I met David early in my Dartmouth career. We didn't communicate much after college until we ended up on Facebook where I learned we had both lived the NY ad biz experience and were both Mac aficionados. I didn't really get involved with him until I joined his Coronavirus Song Group. We communicated a lot about music, grammar, politics, etc. There was always a race among the participants of the Songfest Challenge to post the best songs before anyone else could beat you to the punch. So it was confusing when I woke up on Day 268 and there was no post. Those of us in that group might say that it was the day the music, and David Lyon Prentice, died. 

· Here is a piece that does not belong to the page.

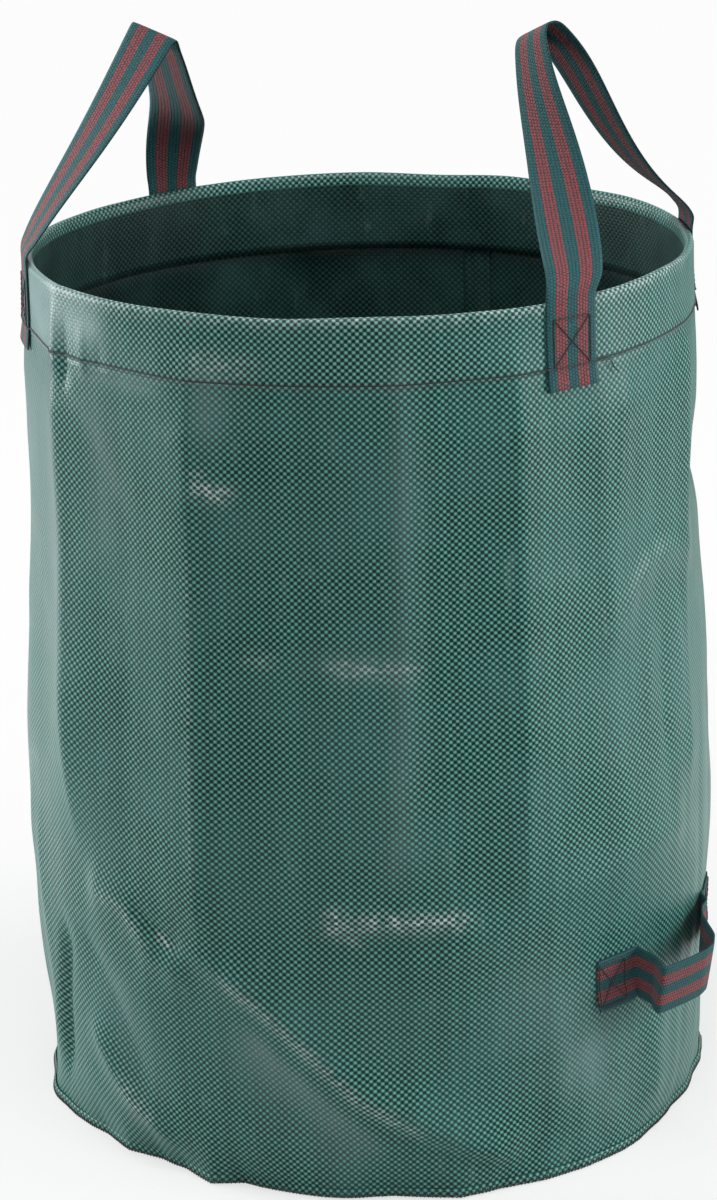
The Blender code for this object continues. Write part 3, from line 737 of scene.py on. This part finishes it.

I never knew Dave as an undergrad, but got to know him through the years with all the things he did for the class.  Wound up sitting next to him at the Sat dinner at our 50th....had me laughing and thinking and wishing I had gotten to know him sooner.   What more can I say.

John Lallis

Dave was very good friend of mine in high school as well as at Dartmouth. He taught me how to drive a stick shift and was at the core of a posse that hung out at Greenwich Point on the weekends. He was at the center of most activities that involved our class, e.g. dances, yearbook, Senior Vaudeville, constant hijinks, always positive, hard-working, and considerate of others. EEK! The foregoing sounds pretty dry and certainly doesn't capture the real Dave at all. So many half-forgotten memories are surfacing....It's hard to believe that he's gone. By producing our reunion books, he was the real glue that kept the class of '69 together, at least for me. Thanks, Dave,for all you've done for that and for GHS '65 as well.

Nick North's picture

I knew David at school as one of his WDCR DJ's. But it was after we left Dartmouth when I got to know him much better. For decades he was the editor of our Class of 69 Newsletter - always interesting and amusing to read his writings and his wry observations on what we had submitted.  I worked  with him on our 50th Reunion Yearbook, writing a few of my own essays and reminiscences and helping with the editing and proofing process. He looked after an elderly uncle who lives near me in Hudson, OH. He'd come to visit him often and we met several times for breakfast. But as Nait pointed out, it was in participation in his Coronavirus Songfest when I feel I got to know him best. He would post his new challenge each day - either at midnight or 1AM which would delight the Pacific Coast participants because they could get a leg up on the Easterners, who in turn benefited from his 8 AM postings. Oddly, his last post was at 437 AM on January 4th, a very strange time. And then no post on the 5th. I thought about it but just concluded that David had decided to take the day off. He would have deserved a break, but we did not deserve to lose him. Some of you who attended the memorial service at our 50th may remember that Roy Hitchings, John Hughes and I sang the Michael Jackson song "Gone Too Soon". ".....Born to amuse, to inspire, to delight; here one day, and gone one night....." In the best spirit of David's Songfest, I post a link to that lovely lovely song.

I first met Dave on my freshman trip. That tends to cement ones image in your mind. Although we weren't in any clubs or dorms together, we crossed paths often and Dave was always jovial and engaging. I especially enjoyed reminiscing at the reunions. I guess it's true that the good go first. He will truly be missed.